I didn’t need to lecture him or bring up what had happened. Either he would bring it up, or he would now have moved through the emotions and was feeling okay now. I know that he already knows that hitting people or yelling at people is “not okay”, which is why he doesn’t just go around doing it for fun but when his body is in a panic and fighting for survival. So I didn’t need to tell him.
We were 98% of the way done with the house when he said, “I want to try again.”
I said “oh? What do you want to try?”
He said “I want to try again be nice to my family.”

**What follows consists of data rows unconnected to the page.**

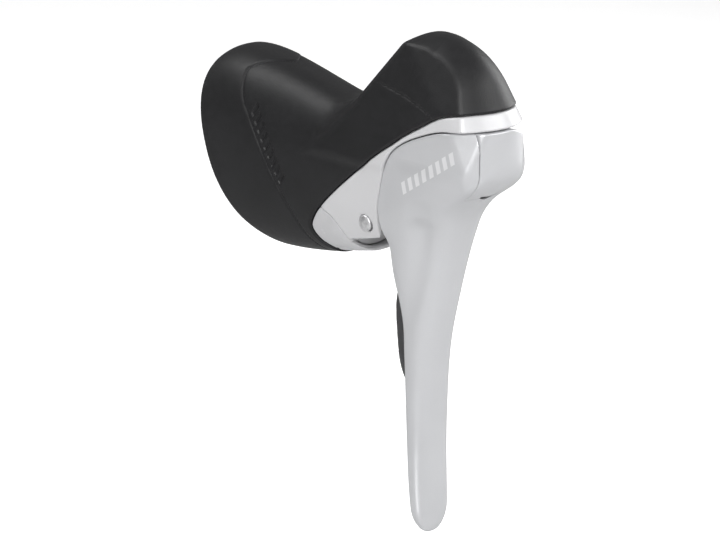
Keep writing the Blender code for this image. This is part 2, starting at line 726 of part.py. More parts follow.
def make_under_cover():
    """The cover that closes the bracket below its ears."""
    cover = put("under_cover", body_loft("under_cover", SKIN, **COVER_REACH), RESIN)
    boolean(cover, put("under_inner", body_loft("under_inner", 2.4, **COVER_REACH)))
    cover_region = closed(shifted(EAR, -GAP)[:20], (54.5, -33.4), (54.5, -60), (20, -60), (20, -14))
    side_cut(cover, "cover_region", cover_region, how="INTERSECT")
    above_trim = closed(shifted(TRIM, -GAP), (130, 90), (-90, 90), (-90, -62))
    side_cut(cover, "above_trim", above_trim)
    drum_cut(cover, "cover_screw_bore", COVER_SCREW_BORE, -60, -20, COVER_SCREW, 16)


def make_cover_screw():
    name, long, thin = "under_cover_screw", 1.6, 0.35      # half sizes of the cross slot
    screw = drum(name, 2.35, -36.4, -34.3, DARK_STEEL, COVER_SCREW, sides=16)
    drum_cut(screw, name + "_shank", 1.2, -35, -29, COVER_SCREW, 12, "UNION")
    for letter, x, y in (("a", long, thin), ("b", thin, long)):
        block_cut(screw, f"{name}_slot_{letter}", (-x, -y, -37), (x, y, -35.5), COVER_SCREW)


def make_clamp():
    """A steel strap round the bar, a nut behind its folded end and a bolt through the bracket."""
    radius = BAR_RADIUS + 0.65      # centre of the strap
    line = [(10.6, 15.6), (10.6, radius), (5.0, radius)] + arc(radius, range(90, 271, 15))
    line += [(3.0, -radius), (7.2, -15.9), (12.2, -15.9), (12.2, -8.4)]
    band = plate("clamp_band", [strip(line, 0.6)], -7, 7, STEEL, BAR)
    thread = 2.7
    drum_cut(band, "band_hole", thread, 9, 16, BOLT, 16)
    nut = block("clamp_nut", (8.4, -BOLT_OUT - 3.2, -3.3), (11.3, -BOLT_OUT + 2.8, 3.3),
                DARK_STEEL, BAR)
    drum_cut(nut, "nut_thread", thread, 4, 16, BOLT, 16)
    profile = [(0, 29.2), (2.7, 29.2), (2.9, 28.9), (2.9, 24.9), (2.4, 24.9), (2.4, 7.4),
               (2.1, 7.0), (0, 7.0)]
    bolt = turned("clamp_bolt", profile, DARK_STEEL, BOLT, steps=20)
    drum_cut(bolt, "clamp_bolt_socket", 1.7, 26.6, 30, BOLT, 6)


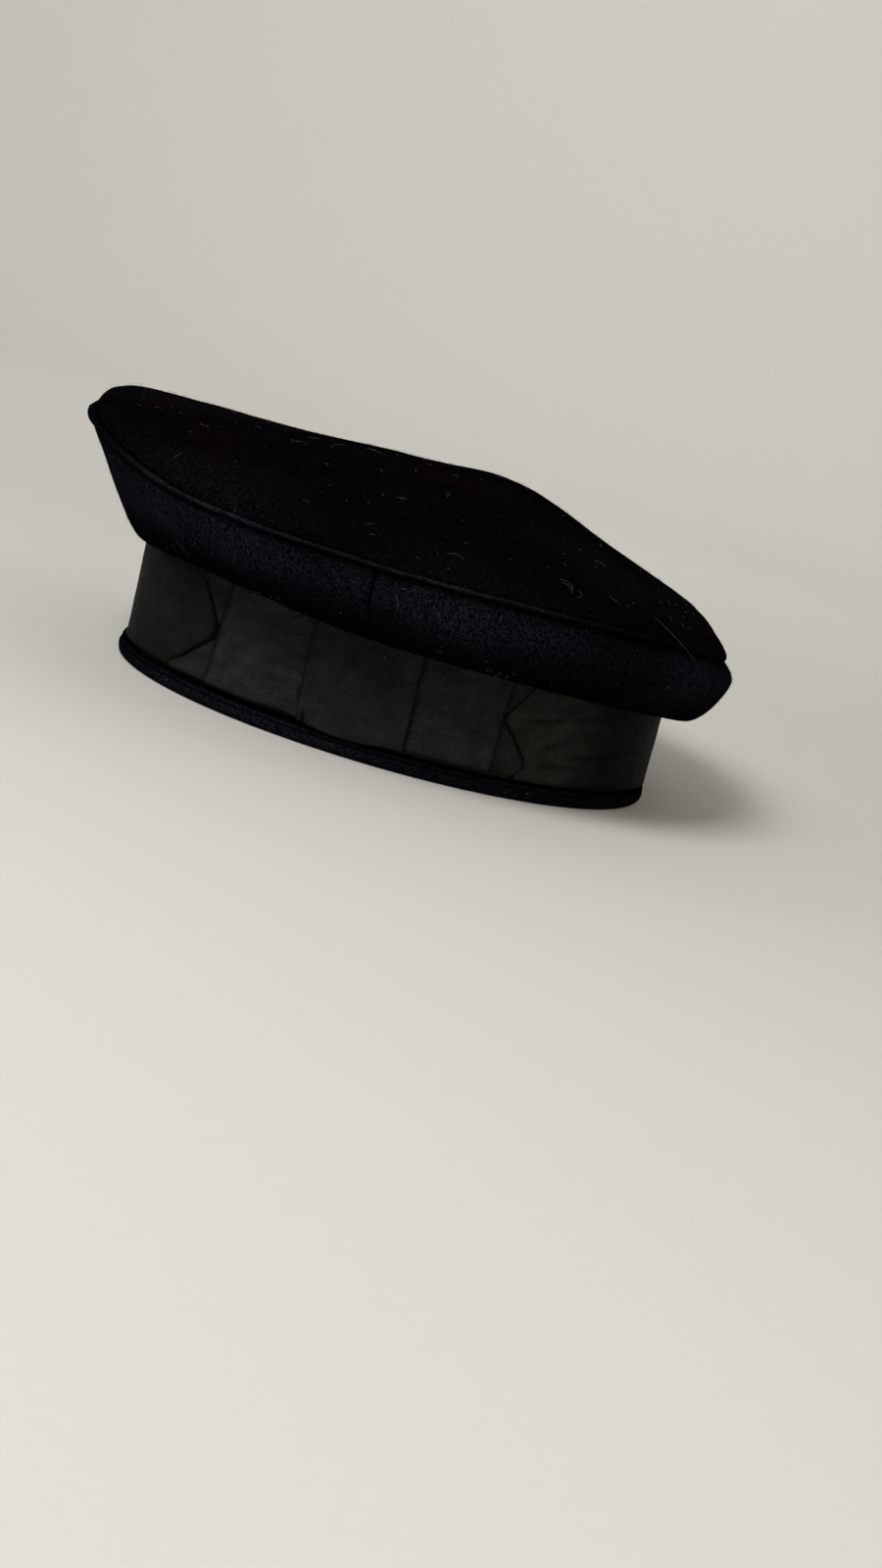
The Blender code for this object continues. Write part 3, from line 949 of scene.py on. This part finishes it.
def new_fibres(name, thickness):
    """An empty curve for fibres, each with a square section."""
    curve = bpy.data.curves.new(name, "CURVE")
    curve.dimensions = "3D"
    curve.bevel_depth = thickness / 2
    curve.bevel_resolution = 0
    curve.resolution_u = 1
    piece = bpy.data.objects.new(name, curve)
    bpy.context.scene.collection.objects.link(piece)
    return piece


def on_wool(surface, angle, share):
    """A place on the crown's top or side, and the directions out of, round and across the cloth there."""
    point = surface(angle, share)
    ahead = surface(angle + 1.0, share) - point
    across = surface(angle, min(share + 0.01, 1.0)) - surface(angle, share - 0.01)
    out = ahead.cross(across)
    if out.dot(point - Vector((0.0, 0.0, 0.05))) < 0:
        out = -out
    return point, out.normalized(), ahead.normalized(), across.normalized()


def wool_spot(rng):
    """A random place on the wool's outside, the direction out of it and one along it."""
    angle = rng.randrange(1440) / 4.0
    if rng.random() < 0.62:
        found = on_wool(top_point, angle, math.sqrt(rng.uniform(0.0, 0.99)))
    else:
        found = on_wool(side_point, angle, rng.uniform(0.45, 0.99))
    point, out, ahead, _across = found
    turn = rng.uniform(0.0, 2.0 * math.pi)
    return point, out, ahead * math.cos(turn) + out.cross(ahead) * math.sin(turn)


def make_nap(wool):
    """Short fibre ends that stand off the cloth and soften its outline."""
    rng = random.Random(11)
    piece = new_fibres("wool_nap", NAP_THICKNESS)
    for _ in range(NAP_FIBRES):
        point, out, lie = wool_spot(rng)
        length = rng.uniform(0.0006, 0.0016)
        middle = point + out * 0.35 * length + lie * 0.35 * length
        tip = point + out * rng.uniform(0.35, 0.60) * length + lie * length
        add_fibre(piece.data, [point - out * 0.0002, middle, tip], (1.0, 0.8, 0.35))
    dress(piece, [], wool)


def add_hair(curve, rng, point, out, lie, length, curl):
    """A loose hair on the cloth: it starts at a point, lies one way and bends as it goes."""
    steps = 7
    points = []
    for i in range(steps + 1):
        lift = 0.0002 + 0.0005 * math.sin(math.pi * i / steps) * rng.uniform(0.3, 1.0)
        points.append(point + out * lift)
        lie = (lie + out.cross(lie) * curl * rng.uniform(0.5, 1.5) / steps).normalized()
        point = point + lie * length / steps
    add_fibre(curve, points, [1.0 if 0 < i < steps else 0.5 for i in range(steps + 1)])


def make_loose_hairs(pale):
    """Pale hairs and curls of lint caught in the wool. The first few lie where the eye finds them on the
    cap's near side: a long hair, some curls and a little fluff under the roll."""
    rng = random.Random(23)
    piece = new_fibres("loose_hairs", HAIR_THICKNESS)
    point, out, ahead, across = on_wool(top_point, 144.5, 0.93)
    add_hair(piece.data, rng, point, out, (ahead * 0.35 + across).normalized(), 0.022, -0.4)
    for row in LINT_CURLS:
        point, out, ahead, _across = on_wool(top_point, row["angle"], row["share"])
        add_hair(piece.data, rng, point, out, ahead, row["length"], row["curl"])
    for _ in range(7):
        point, out, ahead, _across = on_wool(side_point, rng.uniform(113.0, 118.0), rng.uniform(0.55, 0.60))
        lie = ahead * rng.choice((-1.0, 1.0))
        add_hair(piece.data, rng, point, out, lie, rng.uniform(0.002, 0.004), 4.0)
    for _ in range(HAIRS):
        point, out, lie = wool_spot(rng)
        length = 0.0015 + 0.005 * rng.random() ** 2
        add_hair(piece.data, rng, point, out, lie, length, rng.uniform(-3.0, 3.0))
    dress(piece, [], pale)


def make_lint(pale, carriers):
    """Crumbs of pale lint, 0.15 to 0.5 mm across, seated on the pieces that carry them."""
    rng = random.Random(31)
    spots = [(Vector(row["place"]), row["radius"]) for row in LINT_SPOTS]
    for _ in range(CRUMBS):
        point, _out, _lie = wool_spot(rng)
        spots.append((point, 0.00009 + 0.00013 * rng.random() ** 2))
    bpy.context.view_layer.update()
    depsgraph = bpy.context.evaluated_depsgraph_get()
    trees = [bvhtree.BVHTree.FromObject(carrier, depsgraph) for carrier in carriers]
    grains = []
    for spot, radius in spots:
        found = [tree.find_nearest(spot) for tree in trees]
        seat, out, _face, _away = min(found, key=lambda hit: hit[3])
        stretch = (rng.uniform(0.6, 1.7), rng.uniform(0.6, 1.4), rng.uniform(0.5, 1.1))
        grains.append((seat + out * radius * 0.6, radius, stretch))
    piece = new_grains("lint_crumbs", grains)
    dress(piece, [], pale)


# Studio


def make_paper():
    """A pale paper that lies flat under the cap, curves up all round and stands."""
    mesh = bpy.data.meshes.new("paper_sweep")
    sweep = bmesh.new()
    profile = [Vector((0.001, 0.0, 0.0)), Vector((PAPER_FLAT, 0.0, 0.0))]
    steps = 12
    for i in range(1, steps + 1):
        a = math.pi / 2 * i / steps
        out, up = PAPER_CURVE * math.sin(a), PAPER_CURVE - PAPER_CURVE * math.cos(a)
        profile.append(Vector((PAPER_FLAT + out, 0.0, up)))
    profile.append(Vector((PAPER_FLAT + PAPER_CURVE, 0.0, PAPER_HEIGHT)))
    verts = [sweep.verts.new(point) for point in profile]
    edges = [sweep.edges.new(pair) for pair in zip(verts, verts[1:])]
    bmesh.ops.spin(
        sweep,
        geom=verts + edges,
        cent=(0.0, 0.0, 0.0),
        axis=(0.0, 0.0, 1.0),
        angle=2.0 * math.pi,
        steps=72,
        use_merge=True,
    )
    bmesh.ops.remove_doubles(sweep, verts=sweep.verts, dist=1e-5)
    bmesh.ops.translate(sweep, vec=(0.0, 0.0, -0.0002), verts=sweep.verts)
    sweep.to_mesh(mesh)
    sweep.free()
    mesh.shade_smooth()
    paper = bpy.data.objects.new("paper_sweep", mesh)
    bpy.context.scene.collection.objects.link(paper)
    mesh.materials.append(speckled_finish("pale_paper", "#d7d5d0", "#d9d7d2", 0.0030, 0.9))


def light_studio(scene):
    """One soft light in front, two dim fills, two lights that wash the paper, and a little from all round."""
    world = bpy.data.worlds.new("studio_air")
    scene.world = world
    world.use_nodes = True
    sky = world.node_tree.nodes["Background"]
    sky.inputs["Color"].default_value = srgb("#f2f2f5")
    sky.inputs["Strength"].default_value = AIR_STRENGTH
    for row in LIGHTS:
        lamp = bpy.data.lights.new(row["name"], "AREA")
        lamp.size = row["size"]
        lamp.energy = row["power"]
        lamp.color = srgb(row["code"])[:3]
        thing = bpy.data.objects.new(row["name"], lamp)
        thing.location = row["place"]
        sight = Vector(row["aim"]) - Vector(row["place"])
        thing.rotation_euler = sight.to_track_quat("-Z", "Y").to_euler()
        scene.collection.objects.link(thing)
    scene.view_settings.view_transform = "Standard"


def stand_camera(scene):
    """The photograph's camera, at the angle and distance that were fitted to the cap's edges in it."""
    bearing, lift, roll = (math.radians(v) for v in (CAMERA_BEARING, CAMERA_LIFT, CAMERA_ROLL))
    back = Vector(
        (math.sin(bearing) * math.cos(lift), -math.cos(bearing) * math.cos(lift), math.sin(lift))
    )
    level = (-back).cross(Vector((0.0, 0.0, 1.0))).normalized()
    upright = level.cross(-back)
    right = level * math.cos(roll) + upright * math.sin(roll)
    up = upright * math.cos(roll) - level * math.sin(roll)
    lens = bpy.data.cameras.new("camera")
    lens.lens = 45.0
    lens.sensor_width = 36.0
    lens.clip_start = 0.01
    camera = bpy.data.objects.new("camera", lens)
    place = right * CAMERA_RIGHT - up * CAMERA_DOWN + back * CAMERA_BACK
    turn = Matrix((right, up, back)).transposed().to_4x4()
    camera.matrix_world = Matrix.Translation(place) @ turn
    scene.collection.objects.link(camera)
    scene.camera = camera


def main():
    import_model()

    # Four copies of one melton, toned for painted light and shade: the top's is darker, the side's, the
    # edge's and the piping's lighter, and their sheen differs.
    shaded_top_wool = fulled_melton("fulled_melton_top", "#020202", "#161318", "#1b1110", 0.0)
    lit_side_wool = fulled_melton("fulled_melton_side", "#030304", "#24232b", "#231f25", 0.003)
    edge_wool = fulled_melton("fulled_melton_edge", "#040406", "#202128", "#1e1d23", 0.002)
    lit_piping_wool = fulled_melton("fulled_melton_piping", "#0b0a0d", "#2b2932", "#29262d", 0.0)
    # Four copies of one ribbon, each toned lighter or darker for painted light and shade on that piece.
    wrap_ribbon = ribbed_rayon("ribbed_rayon_wrap", "#181817", "#31312c", 0.0)
    tail_ribbon = ribbed_rayon("ribbed_rayon_tails", "#171716", "#2a2a29", 0.31)
    wing_ribbon = ribbed_rayon("ribbed_rayon_wings", "#171717", "#2e2e2f", 0.67)
    knot_ribbon = ribbed_rayon("ribbed_rayon_knot", "#141414", "#292929", 1.13)
    thread = speckled_finish("black_sewing_thread", "#020202", "#050505", 0.0008, 0.8, 0.02)
    lint = speckled_finish("pale_lint", "#48444a", "#64605e", 0.0020, 0.9, 0.02)

    crown = make_crown_top(shaded_top_wool)
    front = make_side_panel(
        "side_panel_front_cloth", "side_panel_front", -SEAM_ANGLE, SEAM_ANGLE, lit_side_wool
    )
    back = make_side_panel(
        "side_panel_back_cloth", "side_panel_back", SEAM_ANGLE, 360.0 - SEAM_ANGLE, lit_side_wool
    )
    make_rim_piping(lit_piping_wool)
    make_band(edge_wool)
    welt = make_lower_welt(edge_wool)
    make_ribbon_wrap(wrap_ribbon)
    make_bow_tails(tail_ribbon)
    make_bow_wings(wing_ribbon)
    knot = make_bow_knot(knot_ribbon)
    make_stitches(thread)
    make_nap(lit_side_wool)
    make_loose_hairs(lint)
    make_lint(lint, [crown, front, back, welt, knot])

    make_paper()
    light_studio(bpy.context.scene)
    stand_camera(bpy.context.scene)


main()
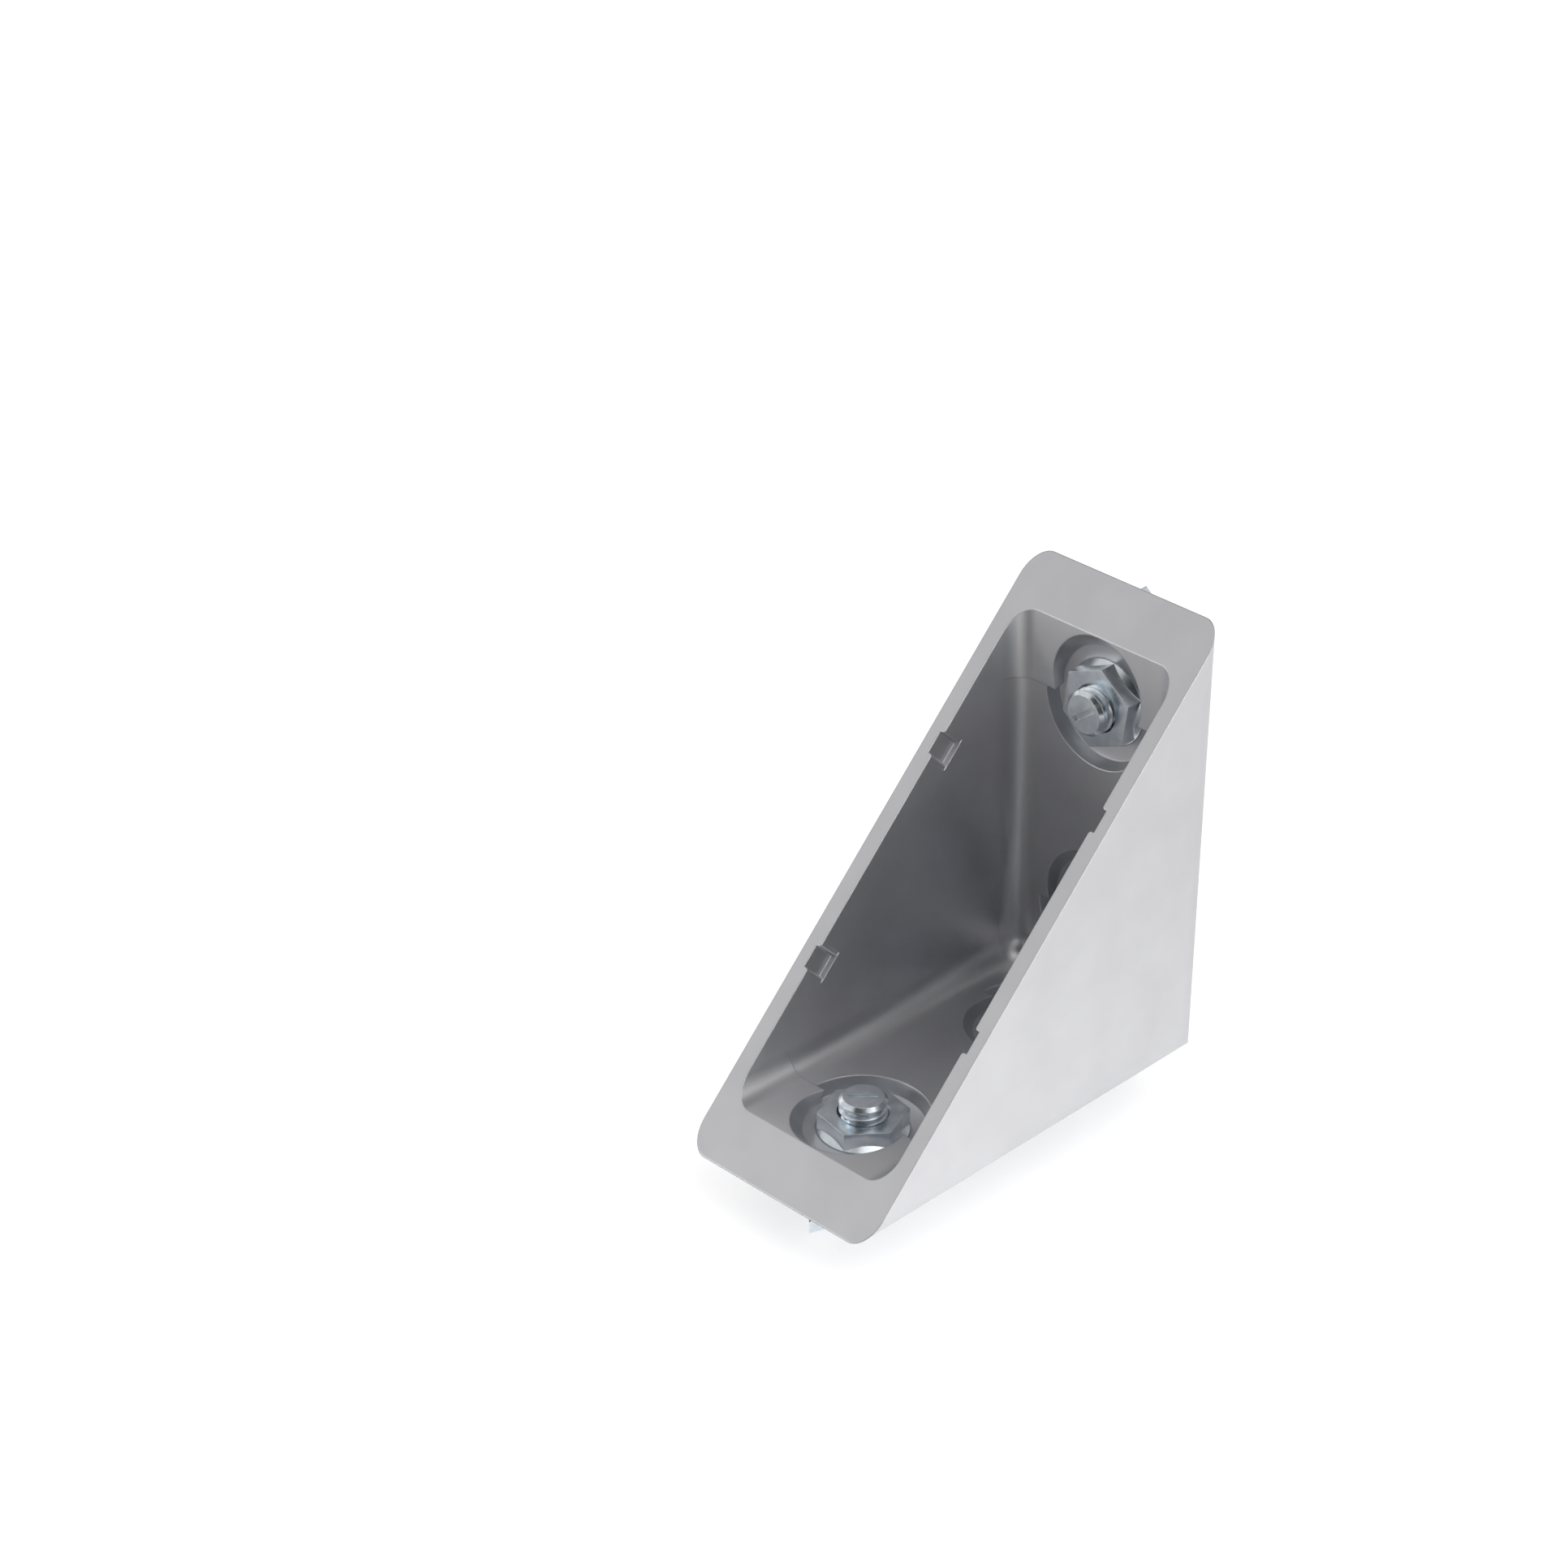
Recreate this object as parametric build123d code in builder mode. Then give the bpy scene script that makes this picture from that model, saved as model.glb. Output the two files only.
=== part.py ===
from build123d import *

import os
from math import cos, radians, sin, sqrt, tan

# A die-cast corner bracket for 40 mm aluminium profile with an 8 mm T slot, with the T bolts,
# collar nuts and locating pins that fix it. Millimetres.
# The origin is at the heel, where the two outer leg faces meet, at mid width. +X runs along the
# base leg to its toe, +Z up the back leg to its toe, and +Y across the bracket.
# The open side is the rim, the slanted plane from toe to toe.

# Casting: overall size and walls
leg_length = 80.0
width = 40.0
leg_thickness = 6.6
toe_thickness = 7.0
side_wall = 3.0
draft_angle = 0.8
outer_radius = 4.0
inner_radius = 4.0

# Casting: bolt holes, measured from the heel along each leg
first_hole = 20.0
hole_pitch = 40.0
thread_diameter = 8.0
hole_clearance = 0.6

# Casting: the nut pocket round each hole, with its heights above the outer leg face
seat_diameter = 15.5
seat_height = 4.0
pocket_diameter = 20.4
floor_height = 4.25
pocket_draft = 20.0
toe_wall_diameter = 18.8
toe_wall_shift = 0.4
tool_overrun = 0.9

# Casting: the centring lug on the heel side of each hole
slot_width = 8.0
slot_clearance = 0.1
lug_depth = 4.0
lug_length = 3.7
lug_corner = 1.5
lug_draft = 3.0

# Casting: the four grooves in the rim that a cover cap would clip into
notch_pitch = 40.0
notch_width = 4.0
notch_depth = 0.9
notch_run = 5.0
notch_corner = 0.5

# Locating pins, pressed into blind holes on the toe side of each bolt hole
pin_diameter = 5.0
pin_length = 5.2
pin_press_depth = 2.0
pin_offset = 10.0
pin_chamfer = 0.3

# Collar nuts
nut_across_flats = 13.0
nut_hex_height = 3.4
collar_diameter = 15.1
collar_band = 0.3
ledge_angle = 37.0
thread_clearance = 0.1
nut_mouth_chamfer = 0.25
base_nut_turn = 20.0
back_nut_turn = 52.7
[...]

I said “oh, okay. We can try that.”
He said “I want to finish my house first,” and we finished the last like two blocks. And then I went downstairs with him.
Funnily enough – I offered him the animal cracker that he had dropped when everything melted down. He looked at it and said “I don’t like those.” Maybe he meant he didn’t want it right that second, or maybe he truly meant he didn’t like those at all. Either way, it told me that him grabbing stuff and eating it mid-meltdown was an attempt to self-regulate, an attempt to find security, and it reinforced for me that nitpicking at what he ate or didn’t eat in that moment wouldn’t have been helpful.
We ate dinner and got ready for bed, an uneventful evening. Emotions are like a tunnel you have to go all the way through to get to the other side, and we got all the way through them together, and on the other side was safety and security and family.